My goal is to offer my honest perspective and to be kind with as much clarity as I can provide.

I expect that delivering hard truths can come off as impolite but I don’t care. That “politeness function” mentioned earlier is an anti-pattern. It shows up as a variety of behaviours such as:

  • stonewalling (not exactly polite, but assumed to be somewhat given avoidance of conflict);
  • nodding along with executive, despite intuition or evidence that they are mislead;
  • not asking for what is needed; and
  • feeling left out of the loop and blaming others instead of engaging (perhaps out of fear that the gap is intentional: it’s usually not).

While I don’t care about being seen to be impolite at times (i.e. preserving the comfort of others), I do care about having and demonstrating empathy.

I’m not risking peer acceptance for nothing.

I want to help. I care about their success, and more, their contribution to the health of the community, which helps us all deliver results.

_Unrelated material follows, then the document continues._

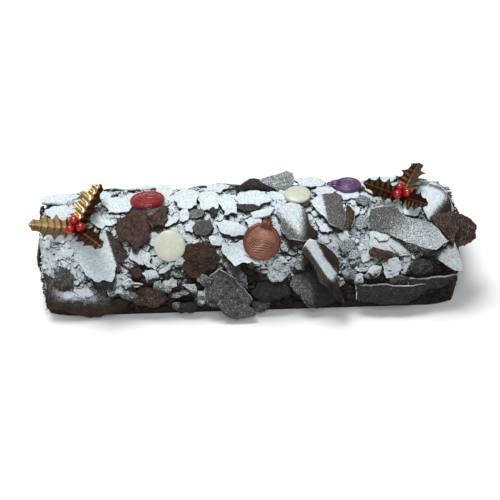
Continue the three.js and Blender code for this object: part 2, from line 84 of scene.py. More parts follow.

I have received very positive feedback from people I respect for my approach. They often quietly tell me how important it is I speak up, when others are not so brave.

At times, I’ve also heard peeps in the rumour mill towards me that have been beyond nasty and unprofessional. Some people make a career out of making others feel comfortable (*achem-ladder-climbers*), and I think I threaten them.

(I’m happy to let them be the frogs in the pot. And will genuinely applaud any that happen to hop out. Natural selection, you know.)

Ultimately, I think my challenge is following up.

While delivering some alternative perspective might help, I fear it can also send people into a spiral. If I’ve disrupted their worldview, how will they orient now?

We see this at the lab a lot. People get basic Agile training, it turns their expectations upside down, and they struggle.

Also, I might be terribly wrong, and need the opportunity to understand if my perspective should be adjusted.

So, my gears are turning on this.

What am I looking forward to?

Right now the days are getting longer and my seed order has arrived. I’m really looking forward to getting into my garden.